13 thoughts on “Was it a Blue Moon, Blood Moon, Supermoon?”

    1. Maybe someone has given the title “blood moon” to a sequence of four total lunar eclipses. As far as I knew it was just a popularizing term for a lunar eclipse that goes markedly red.

      Jean Meeus in one of his five “Mathematical Astronomy Morsels” books has, I’m pretty sure I remember, an analysis of when and how sequences of four total lunar eclipses occur. You could find it by searching in the cumulative indeix in the last volume.

  1. The definition of a blue moon as the third of four full moons in a season accords with the expression I grew up with in South Carolina: “Once in a blue moon!” It was utilized to give expression to events that were known to happen but not often, usually years apart, and multiple times in the life-experience of the speaker. See here: https://www.obliquity.com/astro/blue-seasonal.html

    In this manner, “once in a blue moon” occurred far more frequently than “when hell freezes over.” The latter was used by the speaker to suggest, “never!” With my book learning on display, I can say that Lake Cocytus will never flood and freeze to Hell Gate, therefore, “when Hell freezes over” does mean “never!” See here: http://dantesinferno.wikia.com/wiki/Lake_Cocytus

    Frankly, I am at a loss with how to utilize the new-fangled calendrical blue moon as a time equivalent from my long ago youth and its memorable units of time.

    1. I give a paragraph to “once in a blue moon” in Astronomical Calendar 2018: Moon. I too heard the phrase in childhood.

      It means “rarely”, and “usually years apart”, as David says. “When hell freezes over” means “never” or at least “not till the end of the world”. The most delightful expression for that was uttered by Nikita Khruschchev: he was saying, I think, that if the West wanted to wait till the Soviet Union submitted to something or other, it would have to wait “till shrimps learn to whistle”.

      I don’t know whether he coined it or, more probably, it was a Russian folk-saying. I get fun from remembering Comrade Khrushchev for that, for his emphasis of some other point by taking his shoe off and banging it on a table, and from the German transcription of his name: Chruschtschew .

      1. You must love the thought that Putin’s name comes out Poutine in French, poutine being a Quebec invention involving French fries and curd cheese drowned in gloppy brown gravy. I’ve never dared try it for fear I’d get hooked and soon weigh 300 lb.

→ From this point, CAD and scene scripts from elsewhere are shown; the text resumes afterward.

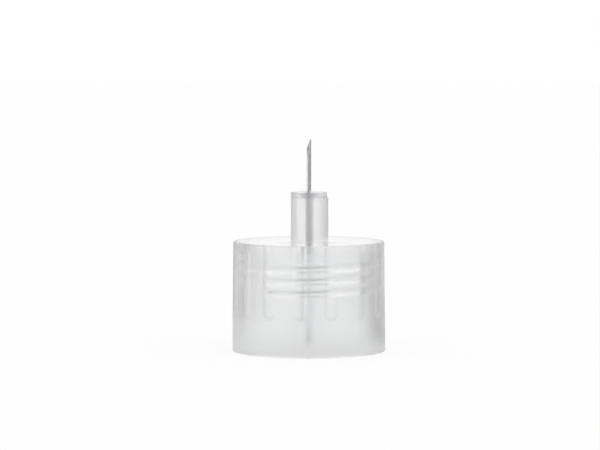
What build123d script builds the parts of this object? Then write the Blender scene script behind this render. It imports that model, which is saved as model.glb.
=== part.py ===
"""A pen needle: a clear moulded hub, the double-ended cannula bonded in its post, and the adhesive.

The hub stands on its open rim. The origin is the centre of that rim, and +Z runs along the axis to
the point that enters the skin. Sizes are in millimetres and angles in degrees.
"""

import math
import os

from build123d import *

# Skirt: the cup that screws over the end of a pen
hub_height = 8.25  # open rim to the outer face of the end wall
bore_radius = 4.80
skirt_wall = 0.95  # between the bore and the plain land
land_height = 2.45  # plain cylinder above the rim, where the mould draft starts
draft_loss = 0.06  # what the draft takes off the radius by the end wall
end_wall = 0.60
mouth_chamfer = 0.08
rim_round = 0.08
shoulder_round = 0.15

# Internal thread: one right-hand ridge
thread_pitch = 0.90
thread_turns = 2.95
thread_relief = 0.43  # from the end wall to the middle of the ridge's last turn
thread_start_angle = 230.0
ridge_height = 0.35
ridge_root = 0.56  # width at the wall
ridge_crest = 0.20  # width at the top of the ridge
ridge_bury = 0.10  # how far its root runs on into the wall

# Flutes down the outside of the skirt, gripped by the ribs of the outer cover
flute_count = 15
flute_radius = 1.75
flute_depth = 0.12
flute_foot = 2.70  # lowest point of a flute's round end

# Post that carries the cannula, with ribs for the inner shield
post_radius = 1.36
post_height = 3.70  # above the end wall
post_round = 0.06
rib_count = 3
rib_radius = 0.70
rib_proud = 0.10  # from the post's side to a rib's crest
rib_drop = 0.36  # from the post's top to the top of a rib
rib_tip = 0.58  # radius left at the top of a rib, above its sloped lead
rib_root = 0.36  # how far a rib's flat back lies inside the post's side

# Boss under the end wall, with the close hole that guides the cannula
boss_radius = 1.28
boss_length = 1.20
boss_chamfer = 0.15
guide_length = 1.00
guide_clearance = 0.01  # on the radius, round the cannula

# Well and channel for the adhesive
well_radius = 0.55
well_depth = 0.60
bond_gap = 0.04  # adhesive between the cannula and the channel, on the radius

# Cannula: a thin-walled tube, ground to a point at both ends
cannula_radius = 0.17
cannula_wall = 0.07
exposed_length = 4.00  # from the post's top to the skin point
rear_recess = 0.25  # from the rim plane in to the rear point
bevel_angle = 17.0  # main bevel, from the axis
lancet_angle = 23.0  # the two side bevels at the tip, from the axis
lancet_turn = 38.0  # each side bevel faces this far to one side of the main one
skin_bevel_facing = 225.0
rear_bevel_facing = 270.0

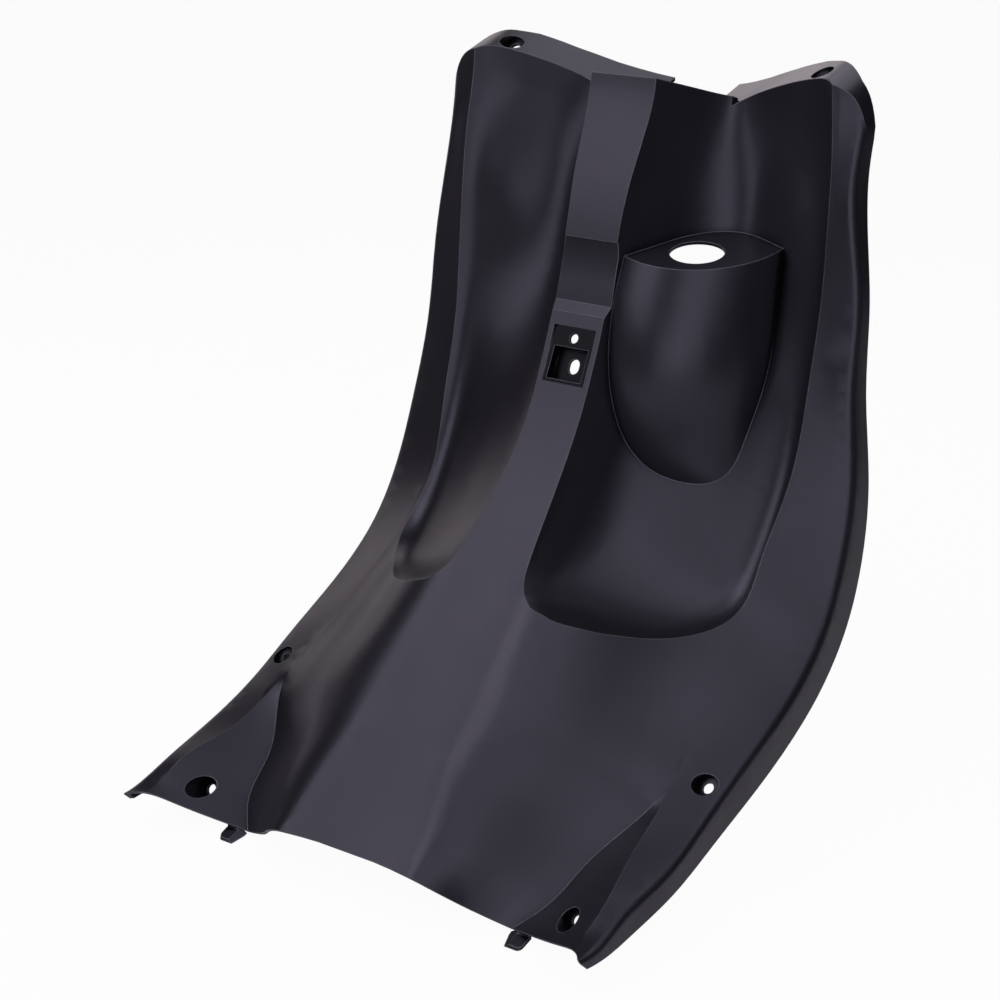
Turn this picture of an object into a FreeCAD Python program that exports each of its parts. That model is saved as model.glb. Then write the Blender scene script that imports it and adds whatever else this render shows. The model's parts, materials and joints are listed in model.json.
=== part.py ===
import FreeCAD, Part
import math
import os

# Inner leg shield of a step-through scooter, one injection-moulded shell.
# Millimetres, +Z up, +X to the right of the rider's view, -Y towards the rider.

# Driving dimensions
WIDTH = 408.0            # over the widest part of the rim
SWEEP = 500.0            # distance from the sweep axis to the rim at knee height
WALL = 2.5               # moulded wall
RIM_RADIUS = 5.0         # rounding between rim band and side flange
FLANGE = 20.0            # depth of the side flange at mid height
COLUMN_GAP = 56.0        # opening in the top band for the steering column
POD_RADIUS = 69.0
POD_HOLE = 39.5
POD_HOLE_AT = (67.5, 146.0)
SCREW_SEAT = 17.0        # counterbore for a screw head
SCREW_HOLE = 8.0
HOOK_WIDTH = 36.0
HOOK_HEIGHT = 42.0
HOOK_TRAY = 3.0          # depth of the shallow tray around the hook
HOOK_SOCKET = 29.0
HOOK_SOCKET_HEIGHT = 24.0
HOOK_RIM = 3.0           # from the lower end of the tray to the socket
HOOK_DEPTH = 11.0
HOOK_REACH = 14.0        # how far the hook tools stand out of the spine
TAB_WIDTH = 16.0
TAB_X = 123.5

# The form is swept round an axis parallel to X, in front of the rider's knees.
AXIS_Y = -330.0
AXIS_Z = 160.0
KX = WIDTH / 408.0
KR = SWEEP / 500.0
BACK = 130.0             # how far the solid forms reach behind the rim
FRONT = 150.0            # how far the pocket tools reach in front of the floor
FAR = 260.0              # half width past the whole part, for tools that cut across it
ARC_MIDDLE = 0.293       # where a quarter arc crosses the diagonal of its corner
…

  2. I look at the Moon every clear night and day (and the partly cloudy ones, too), in every phase (except new!) and at every distance, whether or not there has been recent media lunacy. The 31 January full Moon was a noticeably bigger and brighter than an average full Moon (as was the 2 January full Moon). The slightly greater proximity of the July and August new Moons to Earth will have an effect on the tides, but not on lunar observation. Nobody looks at the new Moon. If we’re going to start using “super Moon” to describe close Moons, this one qualified.

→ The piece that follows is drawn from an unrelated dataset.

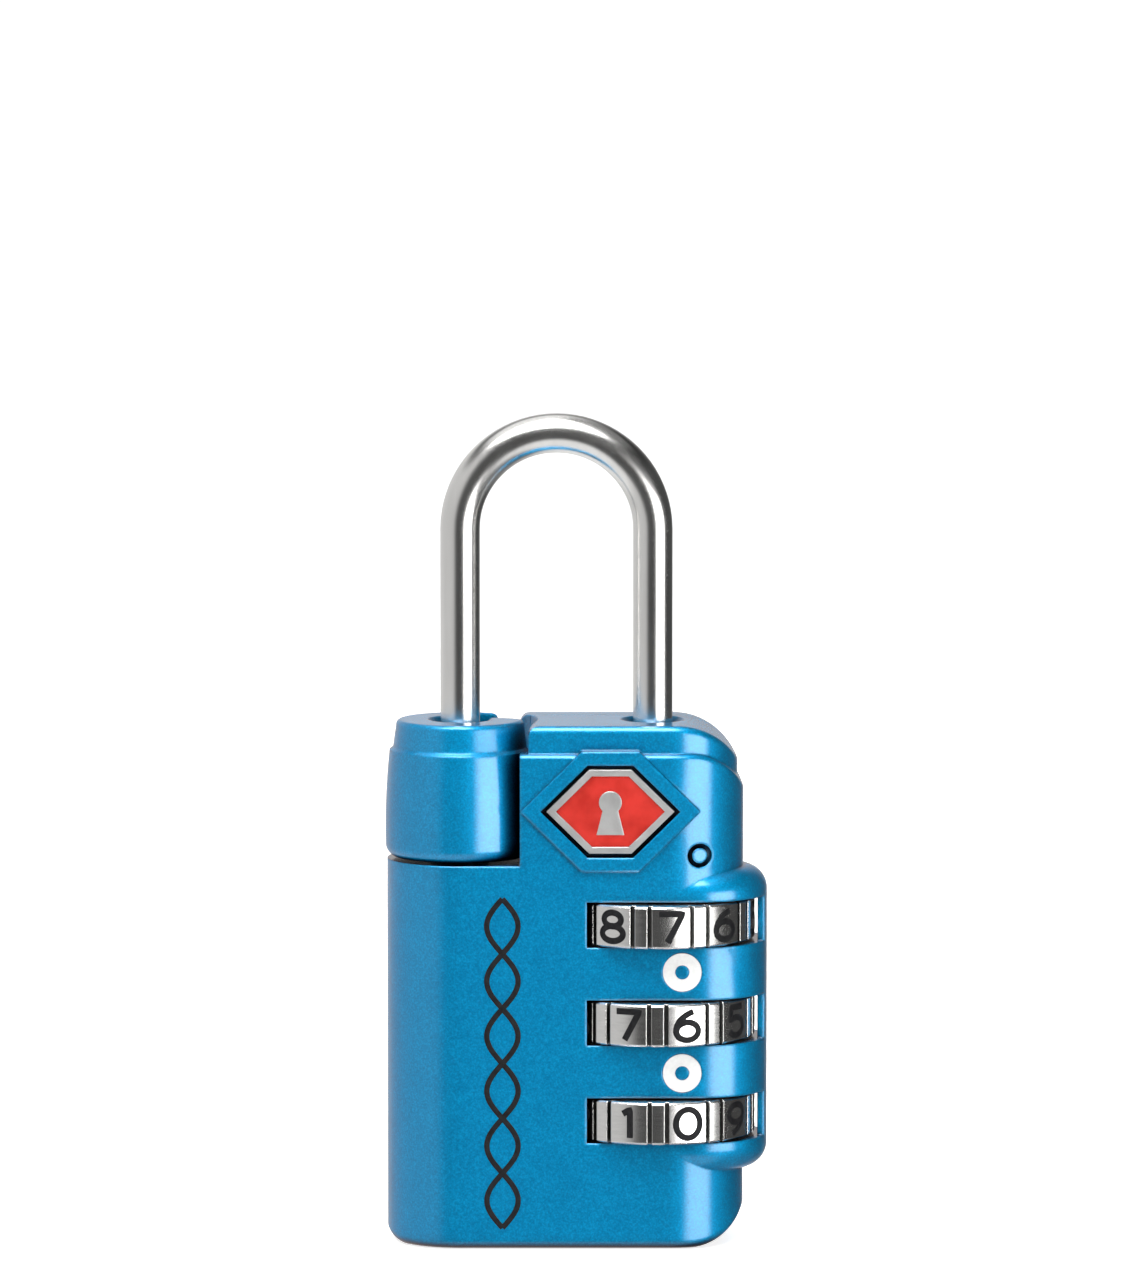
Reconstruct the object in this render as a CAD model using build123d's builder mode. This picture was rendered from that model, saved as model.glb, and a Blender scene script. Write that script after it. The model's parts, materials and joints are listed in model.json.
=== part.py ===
import os
from math import atan, atan2, cos, hypot, pi, radians, sin, tan

from build123d import *

os.makedirs("parts", exist_ok=True)

# Luggage padlock with three dials. X runs left to right, Y runs back, Z runs up.
# The origin is at the middle of the footprint, on the face the lock stands on.

# Body
half_thickness = 6.1
left_axis_x = -9.68
base_right = 13.9
base_edge_radius = 0.7
base_left_rounding = 2.2
base_right_rounding = 4.8
end_overhang = 0.3
body_top = 43.7
shoulder_z = 41.4
shoulder_inset = 0.5
shoulder_rounding = 5.0
top_right_rounding = 5.8
top_overhang = 0.6
shoulder_edge_radius = 0.4
top_edge_radius = 0.6
ledge_z = 32.1
recess_radius = 6.45
recess_front_x = -4.7
recess_upper_x = -4.0
recess_corner_radius = 0.9
split_y = 2.7

# Swelling over the dials
bulge_axis_x = 9.8
bulge_radius = 6.1
bulge_low_z = 6.2
bulge_high_z = 31.55
bulge_rounding = 2.0

# Dials
dial_axis_x = 6.85
dial_pitch = 8.2
dial_low_z = 10.8
dial_heights = [dial_low_z, dial_low_z + dial_pitch, dial_low_z + 2 * dial_pitch]
dial_names = ["bottom", "middle", "top"]
dial_turns = [17.5, 17.0, 7.0]
dial_thickness = 3.5
dial_radius = 8.02
dial_bore_radius = 3.7
dial_notch_radius = 4.15
groove_offset = 0.72
groove_width = 0.38
groove_floor_radius = 7.35
numeral_step = 36

# Windows and chambers for the dials
window_height = 3.8
window_left_x = 0.85
window_post_half_width = 1.7
pocket_radius = 8.4
hub_chamber_radius = 4.7
hub_chamber_depth = 4.15

# Hubs and spindle
hub_barrel_radius = 3.65
hub_flange_radius = 4.4
hub_flange_top = 1.8
hub_flange_bottom = 4.0
spindle_radius = 1.25
spindle_hole_radius = 1.3
spindle_low_z = 5.3
spindle_top_z = 31.4
spindle_head_radius = 1.95
spindle_head_height = 1.0

# Shackle
wire_radius = 1.65
long_leg_x = 6.35
bow_z = 59.6
cap_leg_low_z = 35.6
long_leg_low_z = 33.5
leg_hole_radius = 1.72
leg_hole_low_z = 33.0
groove_z = 36.0
shackle_groove_radius = 1.2
countersink_radius = 2.7
countersink_depth = 0.7

# Cap, with its curved slot
cap_low_z = 32.3
cap_slot_floor_z = 35.2
cap_slot_half_width = 1.8
cap_ratio = 3.0
cap_slot_swing = 27
tenon_size = 3.0
tenon_height = 2.0

# Cam stem under the cap
stem_radius = 2.4
stem_hole_radius = 2.46
stem_low_z = 22.9
stem_chamber_radius = 4.9
stem_chamber_slot = 3.9
stem_chamber_low_z = 22.0
stem_chamber_high_z = 28.6
cam_low_z = 24.7
cam_high_z = 27.1
cam_travel = 1.197
stem_clip_z = 28.0
stem_clip_radius = 3.6
stem_groove_radius = 1.95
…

    I observed the lunar eclipse from San Francisco, with totality from 0451 to 0608 Pacific Daylight Time. Mid-eclipse was at 0530, astronomical dawn at 0545. While crossing the edge of the Earth’s umbra the Moon’s surface appeared deep red. Everything inside the edge appeared dark grey to me. I would call this L1 on the Danjon scale.

    A photo taken by a member of my astronomy club 20 miles north of here shows a partially eclipsed Moon that shades from grey, through a brighter red than I saw, to a very subtle purple umbral edge that I didn’t see at all. I don’t know how much of the discrepancy is due to the greater color sensitivity of a CMOS chip and how much is due to processing.

    1. Please look at the new moon! “The old moon in the new moon’s arms” is a glorious sight, and finding the silver sliver as soon as possible every lunar month has turned into a family pastime and a great excuse for an early evening stroll.

      1. (I meant “newish”, of course. My brain has been warped by “The Ballad of Sir Patrick Spens” (q.v.).

        1. Ah, we’ve stumbled upon another ambiguity in lunar terminology. You’re using the more traditional meaning of “new Moon”, the first view of the thin lunar crescent in a lunar month. Indeed I do go out of my way to see thin crescent Moons. I was using the term in its more contemporary astronomical sense, i.e. the moment when the Moon passes closest to the Sun in the sky. (Guy has pointed out this distinction somewhere.)

          By the way, an amateur astrophotographer (Thierry Ligault, if memory serves) took a picture of the new Moon (in the strict astronomical sense) during a month when the new Moon happened to pass farthest south (or north?) of the ecliptic, so there were a few degrees of separation between the Sun and the Moon. Sort of the opposite of a solar eclipse.

  3. I’m glad media draws our attention to astronomical events, but I think they tend to overdo some it. Blue moons are more or less a creation of our own as we devise our calendars. Next one ‘ll be in March and Feb has no full moon at all. I’m still waiting on reports from friends on the west coast and on Maui fpr this most recent one. . My friend from Maui was whom I visited for the second of the transits of Venus. A partial lunar eclipse occured a few nights before, but he wasn’t that enthused by it. Stlll got my calendar marked for the next total eclipse of the sun in April, 2024. Upstate NY looks like the best so far. locally near and a glimpse of Niagara Falls would make it a nice road trip.

  4. I’ve never been happy with lumping “blue moon”, which depends on the vagaries of our calendar, with a real astronomical phenomenon like perigee.

    1. But in order to garner media attention, a celestial event needs to be sensational! I’ve lost count of all the once-in-a-lifetime events I’ve read about in the local newspaper.

      1. I agree. Especially with these supermoons. Comparing a full moon at perigee and apogee is similar to comparing a U.S. quarter and nickel. You can easily tell the difference if you put the two coins next to each other. But if you showed the average person the full moon fairly high in the sky (to avoid the moon illusion) near perigee and again near apogee and they had no idea if there was a supermoon today, I doubt most of these people would be able to tell the difference. I never even heard the term supermoon until well after the internet and social media were mainstream. I believe this supermoon hype just gives people something to talk and brag about in social media.